* Do this: Write out the whole listing exactly as it stands.

[Structured object records]
------
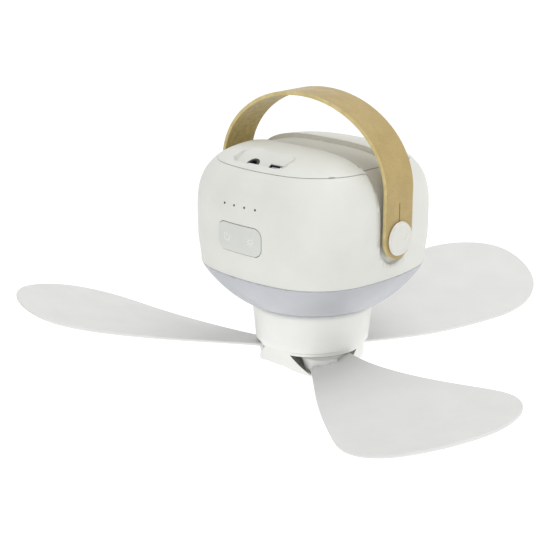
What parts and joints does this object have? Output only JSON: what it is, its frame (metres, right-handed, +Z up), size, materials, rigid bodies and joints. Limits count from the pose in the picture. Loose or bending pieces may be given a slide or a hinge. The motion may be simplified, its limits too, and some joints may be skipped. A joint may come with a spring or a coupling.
{
  "type": "hanging camping fan",
  "caption": "Portable hanging camping fan: rounded-square white housing with ring light, leather strap, and a rotor with swinging blades.",
  "frame": {"origin": "point under the top of the strap's arch that rests on a hook", "axes": "+Z up along the rotor's axis, -Y towards the key pad, +X and -X to the strap buttons"},
  "size_m": [0.3812, 0.3331, 0.18],
  "materials": {
    "leather": "smooth vegetable-tanned",
    "button_plastic": "smooth white",
    "nylon": "natural nylon",
    "steel": "zinc plated",
    "housing_white": "fine satin texture",
    "blade_white": "fine satin texture",
    "frosted": "frosted translucent",
    "ring_grey": "satin",
    "circuit_board": "solder mask",
    "led_yellow": "phosphor",
    "cell_sleeve": "shrink sleeve",
    "holder_plastic": "moulded",
    "black_plastic": "moulded",
    "light_pipe": "clear, unlit",
    "aluminium_cast": "die cast",
    "copper": "enamelled winding",
    "key_grey": "soft satin",
    "magnet": "coated"
  },
  "bodies": {
    "root": {"strap": "leather"},
    "housing": {"top_cover": "housing_white", "main_housing": "housing_white", "strap_buttons": "button_plastic", "button_washers": "nylon", "button_nuts": "steel", "light_diffuser": "frosted", "diffuser_ring": "ring_grey", "motor_neck": "housing_white", "led_board": "circuit_board", "led_chips": "led_yellow", "battery_cells": "cell_sleeve", "battery_holder": "holder_plastic", "main_board": "circuit_board", "port_board": "circuit_board", "dc_jack": "black_plastic", "usb_port": "steel", "key_board": "circuit_board", "key_switches": "black_plastic", "indicator_lights": "light_pipe", "motor_bracket": "aluminium_cast", "stator_core": "steel", "stator_coils": "copper", "bearings": "steel", "bracket_screws": "steel", "neck_screws": "steel", "housing_screws": "steel"},
    "rotor": {"motor_shaft": "steel", "motor_can": "steel", "rotor_magnets": "magnet", "shaft_clip": "steel", "blade_carrier": "housing_white", "rotor_cap": "housing_white", "blade_pins": "steel", "cap_screws": "steel", "shaft_nut": "steel"},
    "blade_1": {"blade_1": "blade_white"},
    "blade_2": {"blade_2": "blade_white"},
    "blade_3": {"blade_3": "blade_white"},
    "key_pad": {"key_pad": "key_grey"}
  },
  "joints": [
    {"name": "strap_pivot", "type": "hinge", "parent": "root", "child": "housing", "pos_m": [0, 0, -0.0799], "axis": [1, 0, 0], "range_deg": [-90, 90]},
    {"name": "rotor_spin", "type": "hinge", "parent": "housing", "child": "rotor", "pos_m": [0, 0, -0.1659], "axis": [0, 0, 1], "continuous": true},
    {"name": "blade_1_swing", "type": "hinge", "parent": "rotor", "child": "blade_1", "pos_m": [0.01993, -0.01226, -0.1689], "axis": [0, 0, 1], "range_deg": [-17, 5]},
    {"name": "blade_2_swing", "type": "hinge", "parent": "rotor", "child": "blade_2", "pos_m": [0.00065, 0.02339, -0.1689], "axis": [0, 0, 1], "range_deg": [-5, 17]},
    {"name": "blade_3_swing", "type": "hinge", "parent": "rotor", "child": "blade_3", "pos_m": [-0.02058, -0.01113, -0.1689], "axis": [0, 0, 1], "range_deg": [-8.1, 13.9]},
    {"name": "key_rock", "type": "hinge", "parent": "housing", "child": "key_pad", "pos_m": [0, -0.06405, -0.0801], "axis": [0, 0, 1], "range_deg": [-2.2, 2.2], "stiffness_Nm_per_rad": 0.6}
  ]
}
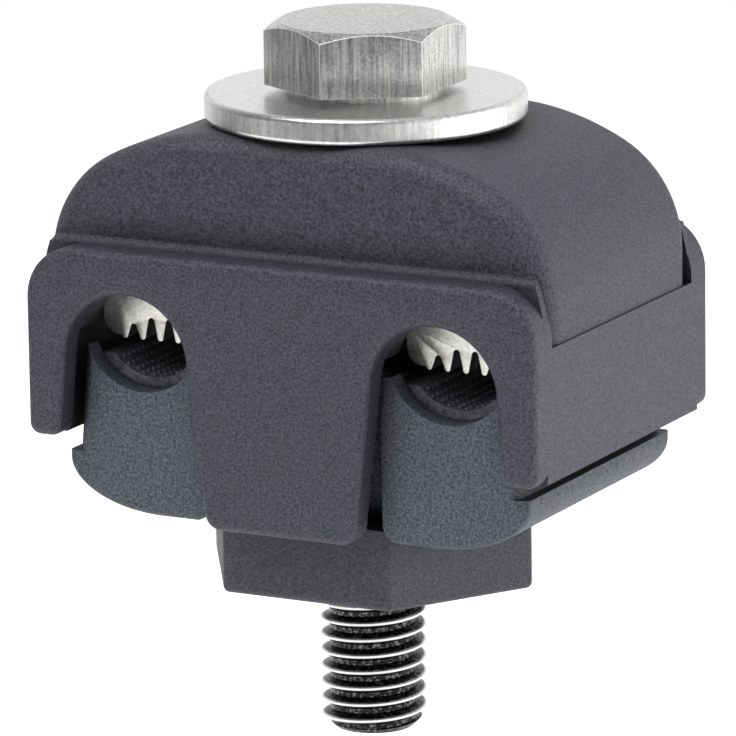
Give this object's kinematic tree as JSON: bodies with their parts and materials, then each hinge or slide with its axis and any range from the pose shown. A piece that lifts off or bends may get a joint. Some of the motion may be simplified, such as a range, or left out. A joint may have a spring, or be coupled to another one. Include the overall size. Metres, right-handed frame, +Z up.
{
  "type": "branch tap connector",
  "caption": "Insulation-piercing cable tap: a domed upper housing with toothed blades, bolted down on a saddled lower cradle.",
  "frame": {"origin": "on the axis of the run channel's front arch, in the middle of the arch's wall", "axes": "+X from the run channel to the tap channel, +Y along the conductors from the front saddle to the rear one, +Z up along the bolt towards its head"},
  "size_m": [0.042, 0.0295, 0.054],
  "materials": {
    "housing": "moulded, fine grain",
    "cradle": "moulded, coarse grain",
    "grip": "pimpled",
    "steel": "satin stainless",
    "blade": "tinned, satin"
  },
  "bodies": {
    "upper_half": {"upper_housing": "housing", "flat_washer": "steel", "contact_blade_front": "blade", "contact_blade_rear": "blade"},
    "lower_half": {"lower_cradle": "cradle", "run_grip_pad": "grip", "tap_grip_pad": "grip", "nut_housing": "housing", "hex_nut": "steel"},
    "bolt": {"clamp_bolt": "steel"}
  },
  "joints": [
    {"name": "clamp_travel", "type": "slide", "parent": "upper_half", "child": "lower_half", "axis": [0, 0, -1], "range_m": [-0.0009, 0.016]},
    {"name": "bolt_turn", "type": "hinge", "parent": "upper_half", "child": "bolt", "pos_m": [0.0127, 0.01345, 0.017], "axis": [0, 0, 1], "range_deg": [-260, 4610]}
  ],
  "couplings": [
    {"joint": "bolt_turn", "follows": "clamp_travel", "rad_per_m": 5026.5}
  ]
}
------
* Task answer:
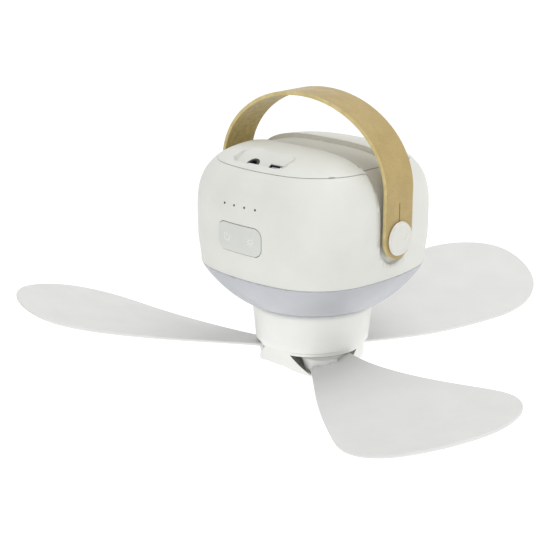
What parts and joints does this object have? Output only JSON: what it is, its frame (metres, right-handed, +Z up), size, materials, rigid bodies and joints. Limits count from the pose in the picture. Loose or bending pieces may be given a slide or a hinge. The motion may be simplified, its limits too, and some joints may be skipped. A joint may come with a spring or a coupling.
{
  "type": "hanging camping fan",
  "caption": "Portable hanging camping fan: rounded-square white housing with ring light, leather strap, and a rotor with swinging blades.",
  "frame": {"origin": "point under the top of the strap's arch that rests on a hook", "axes": "+Z up along the rotor's axis, -Y towards the key pad, +X and -X to the strap buttons"},
  "size_m": [0.3812, 0.3331, 0.18],
  "materials": {
    "leather": "smooth vegetable-tanned",
    "button_plastic": "smooth white",
    "nylon": "natural nylon",
    "steel": "zinc plated",
    "housing_white": "fine satin texture",
    "blade_white": "fine satin texture",
    "frosted": "frosted translucent",
    "ring_grey": "satin",
    "circuit_board": "solder mask",
    "led_yellow": "phosphor",
    "cell_sleeve": "shrink sleeve",
    "holder_plastic": "moulded",
    "black_plastic": "moulded",
    "light_pipe": "clear, unlit",
    "aluminium_cast": "die cast",
    "copper": "enamelled winding",
    "key_grey": "soft satin",
    "magnet": "coated"
  },
  "bodies": {
    "root": {"strap": "leather"},
    "housing": {"top_cover": "housing_white", "main_housing": "housing_white", "strap_buttons": "button_plastic", "button_washers": "nylon", "button_nuts": "steel", "light_diffuser": "frosted", "diffuser_ring": "ring_grey", "motor_neck": "housing_white", "led_board": "circuit_board", "led_chips": "led_yellow", "battery_cells": "cell_sleeve", "battery_holder": "holder_plastic", "main_board": "circuit_board", "port_board": "circuit_board", "dc_jack": "black_plastic", "usb_port": "steel", "key_board": "circuit_board", "key_switches": "black_plastic", "indicator_lights": "light_pipe", "motor_bracket": "aluminium_cast", "stator_core": "steel", "stator_coils": "copper", "bearings": "steel", "bracket_screws": "steel", "neck_screws": "steel", "housing_screws": "steel"},
    "rotor": {"motor_shaft": "steel", "motor_can": "steel", "rotor_magnets": "magnet", "shaft_clip": "steel", "blade_carrier": "housing_white", "rotor_cap": "housing_white", "blade_pins": "steel", "cap_screws": "steel", "shaft_nut": "steel"},
    "blade_1": {"blade_1": "blade_white"},
    "blade_2": {"blade_2": "blade_white"},
    "blade_3": {"blade_3": "blade_white"},
    "key_pad": {"key_pad": "key_grey"}
  },
  "joints": [
    {"name": "strap_pivot", "type": "hinge", "parent": "root", "child": "housing", "pos_m": [0, 0, -0.0799], "axis": [1, 0, 0], "range_deg": [-90, 90]},
    {"name": "rotor_spin", "type": "hinge", "parent": "housing", "child": "rotor", "pos_m": [0, 0, -0.1659], "axis": [0, 0, 1], "continuous": true},
    {"name": "blade_1_swing", "type": "hinge", "parent": "rotor", "child": "blade_1", "pos_m": [0.01993, -0.01226, -0.1689], "axis": [0, 0, 1], "range_deg": [-17, 5]},
    {"name": "blade_2_swing", "type": "hinge", "parent": "rotor", "child": "blade_2", "pos_m": [0.00065, 0.02339, -0.1689], "axis": [0, 0, 1], "range_deg": [-5, 17]},
    {"name": "blade_3_swing", "type": "hinge", "parent": "rotor", "child": "blade_3", "pos_m": [-0.02058, -0.01113, -0.1689], "axis": [0, 0, 1], "range_deg": [-8.1, 13.9]},
    {"name": "key_rock", "type": "hinge", "parent": "housing", "child": "key_pad", "pos_m": [0, -0.06405, -0.0801], "axis": [0, 0, 1], "range_deg": [-2.2, 2.2], "stiffness_Nm_per_rad": 0.6}
  ]
}
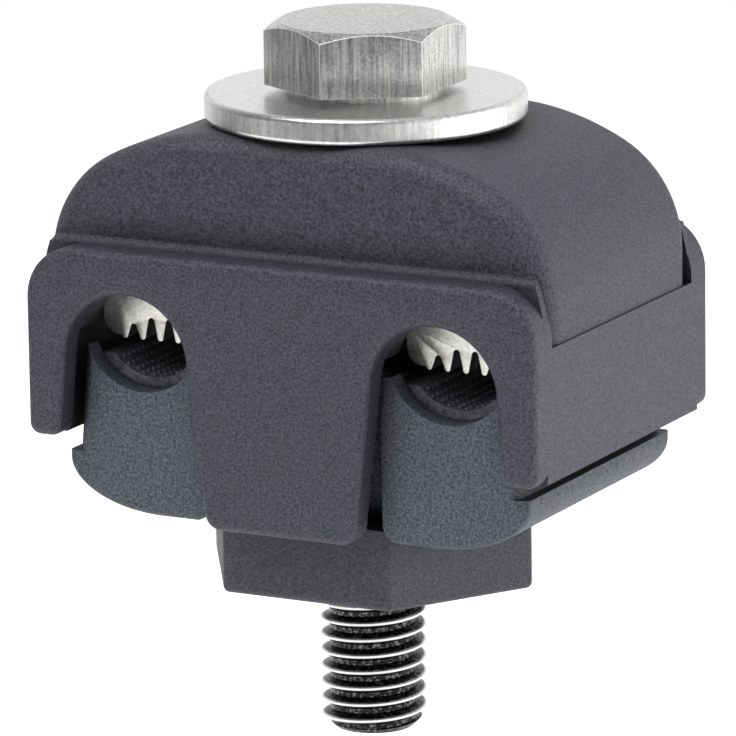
Give this object's kinematic tree as JSON: bodies with their parts and materials, then each hinge or slide with its axis and any range from the pose shown. A piece that lifts off or bends may get a joint. Some of the motion may be simplified, such as a range, or left out. A joint may have a spring, or be coupled to another one. Include the overall size. Metres, right-handed frame, +Z up.
{
  "type": "branch tap connector",
  "caption": "Insulation-piercing cable tap: a domed upper housing with toothed blades, bolted down on a saddled lower cradle.",
  "frame": {"origin": "on the axis of the run channel's front arch, in the middle of the arch's wall", "axes": "+X from the run channel to the tap channel, +Y along the conductors from the front saddle to the rear one, +Z up along the bolt towards its head"},
  "size_m": [0.042, 0.0295, 0.054],
  "materials": {
    "housing": "moulded, fine grain",
    "cradle": "moulded, coarse grain",
    "grip": "pimpled",
    "steel": "satin stainless",
    "blade": "tinned, satin"
  },
  "bodies": {
    "upper_half": {"upper_housing": "housing", "flat_washer": "steel", "contact_blade_front": "blade", "contact_blade_rear": "blade"},
    "lower_half": {"lower_cradle": "cradle", "run_grip_pad": "grip", "tap_grip_pad": "grip", "nut_housing": "housing", "hex_nut": "steel"},
    "bolt": {"clamp_bolt": "steel"}
  },
  "joints": [
    {"name": "clamp_travel", "type": "slide", "parent": "upper_half", "child": "lower_half", "axis": [0, 0, -1], "range_m": [-0.0009, 0.016]},
    {"name": "bolt_turn", "type": "hinge", "parent": "upper_half", "child": "bolt", "pos_m": [0.0127, 0.01345, 0.017], "axis": [0, 0, 1], "range_deg": [-260, 4610]}
  ],
  "couplings": [
    {"joint": "bolt_turn", "follows": "clamp_travel", "rad_per_m": 5026.5}
  ]
}